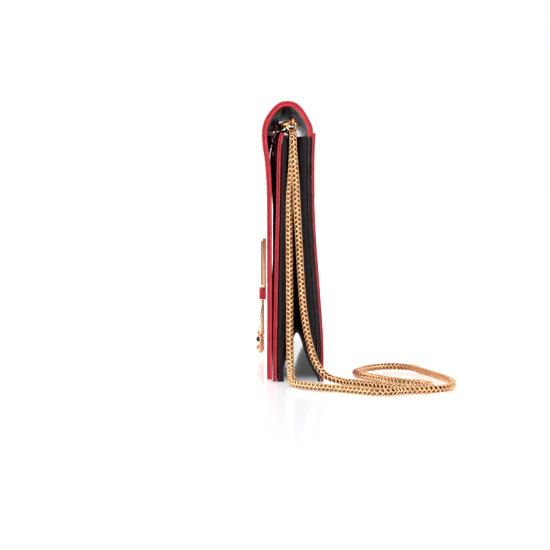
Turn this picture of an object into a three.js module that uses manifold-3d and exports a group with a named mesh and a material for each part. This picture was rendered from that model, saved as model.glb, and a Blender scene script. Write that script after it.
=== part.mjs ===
// A standing envelope clutch: leather flap, walls, accordion ends and folded base, a chain strap on two
// snap hooks, and a hinged ornament on the flap. Millimetres. +X along the bag towards its near end,
// -Y towards the flap's front, +Z up. The origin is under the middle of the bag, at the floor.
import * as THREE from 'three';
import { mergeVertices } from 'three/addons/utils/BufferGeometryUtils.js';
import Module from 'manifold-3d';

const wasm = await Module();
wasm.setup();

// ---- driving dimensions ----
const HALF_LENGTH = 125;
const FRONT_DEPTH = 12.7; // from the flap's outer face back to the origin plane
const GAP = 0.3; // clearance kept between neighbouring pieces
const LEATHER = 1.3; // flap and back leather
const THIN_LEATHER = 0.9; // tabs and inner strips
const LINING = 0.7; // the front wall's lining and the back wall's suede
const BASE_LEATHER = 1.4;
const GUSSET_LEATHER = 1.1;
const GUSSET_DEPTH = 27; // how far the end pleats reach into the bag
const GUSSET_TOP = 140;
const INNER_TOP = 141; // where the back wall's inner layers stop, just under the flap's fold
const BASE_HALF = 124.4; // half the folded base's length
const DIVIDER_HALF = 94;
const MAGNET = { radius: 7, z: 27, height: 1 };
const POST = { radius: 1, lower: 50, upper: 71 }; // the ornament's two screws
const RIVET = { hole: 1.1, z: 130.5 };
const CHAIN_D = 4.5;
const RING_WIRE = 0.7; // wire radius of the strap hardware
const RING_SPACING = 196; // from the near D-ring to the far one
const ORNAMENT_PIN = { depth: -2.8, z: 36.2 };

const group = new THREE.Group();
const yOf = (depth) => depth - FRONT_DEPTH;
const section = (pairs) => pairs.map(([depth, z]) => new THREE.Vector2(yOf(depth), z));

// ---- materials ----
const leatherRed = { color: 0xbe2334, roughness: 0.45, metalness: 0 };
const leatherBlack = { color: 0x241f23, roughness: 0.55, metalness: 0 };
const suedeGrey = { color: 0x9a9799, roughness: 0.95, metalness: 0 };
const board = { color: 0x8d8479, roughness: 0.9, metalness: 0 };
const gold = { color: 0xd6a268, roughness: 0.22, metalness: 1 };
const steel = { color: 0x9b9b9b, roughness: 0.35, metalness: 1 };
const enamel = { color: 0x3a454e, roughness: 0.12, metalness: 0 };

function addPart(name, geometry, look, parent = group) {
  const mesh = new THREE.Mesh(geometry, new THREE.MeshStandardMaterial(look));
  mesh.name = name;
  parent.add(mesh);
  return mesh;
}

// ---- solids ----
function toSolid(geometry) {
  const bare = geometry.clone();
  bare.deleteAttribute('normal');
  bare.deleteAttribute('uv');
  const merged = mergeVertices(bare, 1e-4);
  const vertProperties = new Float32Array(merged.attributes.position.array);
  const triVerts = new Uint32Array(merged.index.array);
  return new wasm.Manifold(new wasm.Mesh({ numProp: 3, vertProperties, triVerts }));
}

function toGeometry(solid) {
  const mesh = solid.getMesh();
  const geometry = new THREE.BufferGeometry();
  geometry.setAttribute('position', new THREE.BufferAttribute(mesh.vertProperties, 3));
  geometry.setIndex(new THREE.BufferAttribute(mesh.triVerts, 1));
  return geometry;
}

function cut(body, ...tools) {
  return toGeometry(tools.reduce((solid, tool) => solid.subtract(toSolid(tool)), toSolid(body)));
}

function join(...pieces) {
  return toGeometry(pieces.map(toSolid).reduce((all, piece) => all.add(piece)));
}

// A Y-Z outline pushed along X.
function prism(outline, xLow, xHigh) {
  const geometry = new THREE.ExtrudeGeometry(new THREE.Shape(outline), {
    depth: xHigh - xLow,
    bevelEnabled: false,
    curveSegments: 10,
  });
  const yzToX = new THREE.Matrix4().makeBasis(
    new THREE.Vector3(0, 1, 0),
    new THREE.Vector3(0, 0, 1),
    new THREE.Vector3(1, 0, 0),
  );
  geometry.applyMatrix4(yzToX);
  geometry.translate(xLow, 0, 0);
  return geometry;
}

// The unit normals of a polyline, to the left of its direction.
function leftNormals(points) {
  return points.map((point, i) => {
    const before = points[Math.max(i - 1, 0)];
    const after = points[Math.min(i + 1, points.length - 1)];
    const along = after.clone().sub(before).normalize();
    return new THREE.Vector2(-along.y, along.x);
  });
}

function shifted(points, distance) {
  const normals = leftNormals(points);
  return points.map((point, i) => point.clone().addScaledVector(normals[i], distance));
}

function smooth(points, steps) {
  return new THREE.SplineCurve(points).getSpacedPoints(steps);
}

// A sheet that follows a Y-Z line: it fills the space between two offsets to the left of the line.
function sheet(line, near, far, xLow = -HALF_LENGTH, xHigh = HALF_LENGTH) {
  const outline = [...shifted(line, near), ...shifted(line, far).reverse()];
  return prism(outline, xLow, xHigh);
}

function rodAlongX(radius, xLow, xHigh, y, z, sides = 20) {
  const rod = new THREE.CylinderGeometry(radius, radius, xHigh - xLow, sides);
  rod.rotateZ(Math.PI / 2);
  return rod.translate((xLow + xHigh) / 2, y, z);
}

function discAlongY(radius, yLow, yHigh, x, z, sides = 24) {
  return new THREE.CylinderGeometry(radius, radius, yHigh - yLow, sides).translate(x, (yLow + yHigh) / 2, z);
}

function block(xLow, xHigh, depthLow, depthHigh, zLow, zHigh) {
  const box = new THREE.BoxGeometry(xHigh - xLow, depthHigh - depthLow, zHigh - zLow);
  return box.translate((xLow + xHigh) / 2, yOf((depthLow + depthHigh) / 2), (zLow + zHigh) / 2);
}

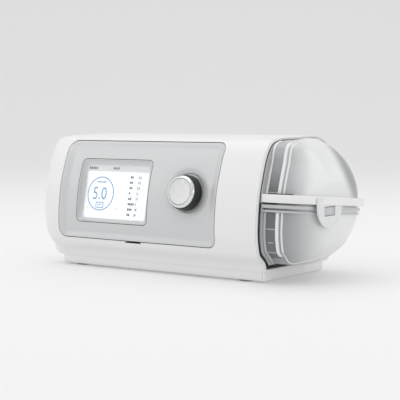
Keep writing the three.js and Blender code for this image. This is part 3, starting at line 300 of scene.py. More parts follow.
def rounded_rectangle(width, height, radius, straight=12, corner=8):
    """Points round a rounded rectangle about its own middle."""
    half_width, half_height = width / 2 - radius, height / 2 - radius
    points = []
    corners = [(1, -1), (1, 1), (-1, 1), (-1, -1)]
    for index, (side, up) in enumerate(corners):
        for step in range(corner + 1):
            turn = (index - 1 + step / corner) * math.pi / 2
            points.append((
                side * half_width + radius * math.cos(turn),
                up * half_height + radius * math.sin(turn),
            ))
        next_side, next_up = corners[(index + 1) % 4]
        turn = index * math.pi / 2
        goal = (
            next_side * half_width + radius * math.cos(turn),
            next_up * half_height + radius * math.sin(turn),
        )
        start = points[-1]
        for step in range(1, straight):
            share = step / straight
            points.append(tuple(a + (b - a) * share for a, b in zip(start, goal)))
    return np.array(points)


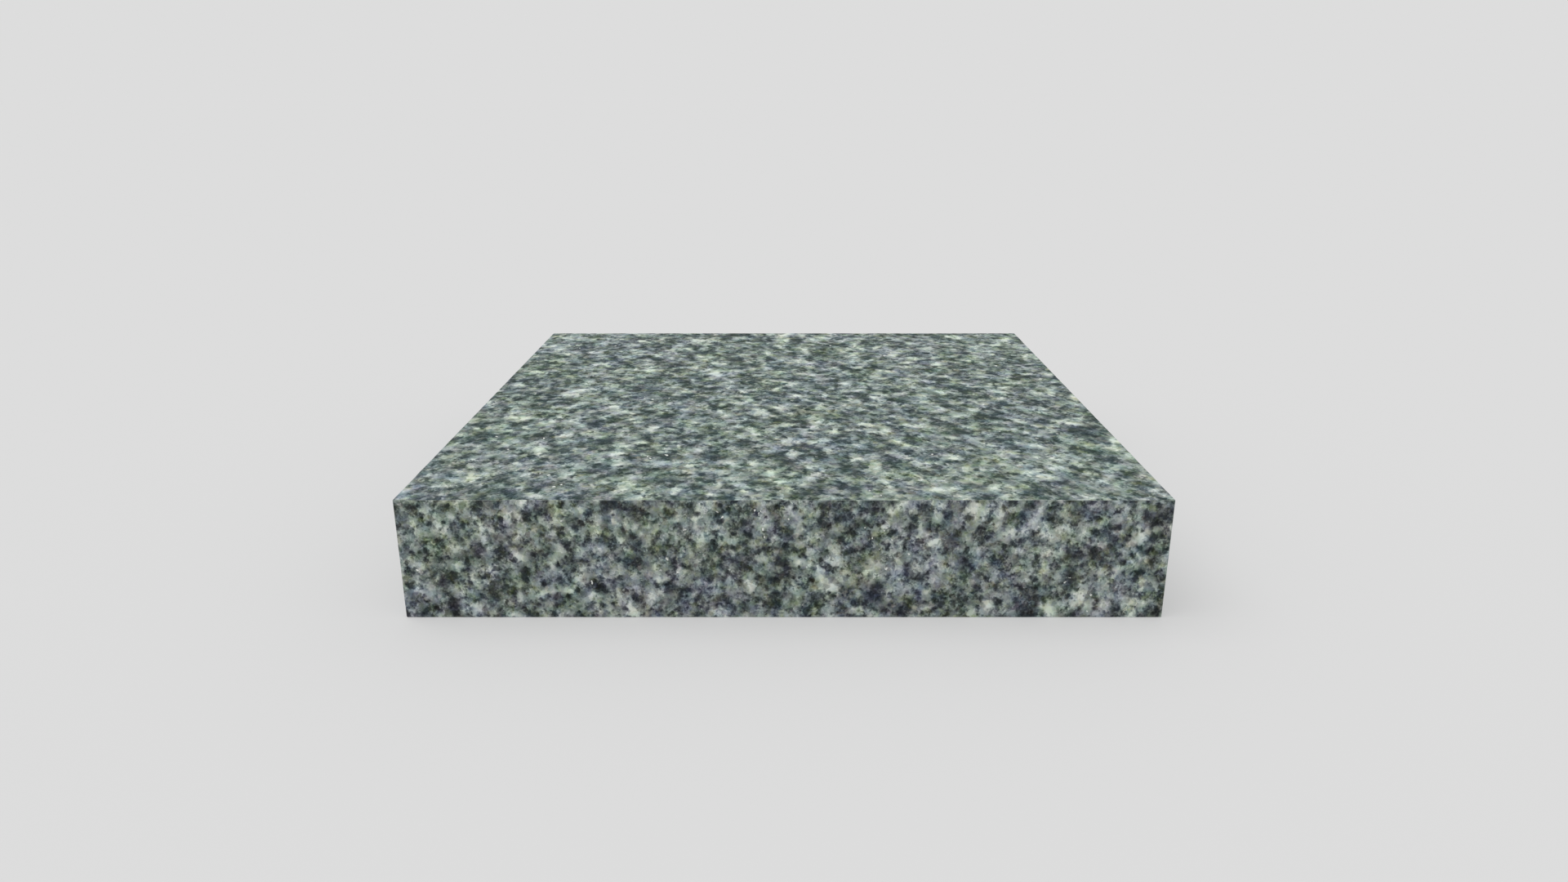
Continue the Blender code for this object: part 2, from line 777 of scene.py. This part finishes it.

Direction: Where a line of the data holds "group", show that line.

The solution:
Turn this picture of an object into a three.js module that uses manifold-3d and exports a group with a named mesh and a material for each part. This picture was rendered from that model, saved as model.glb, and a Blender scene script. Write that script after it.
const group = new THREE.Group();
function addPart(name, geometry, look, parent = group) {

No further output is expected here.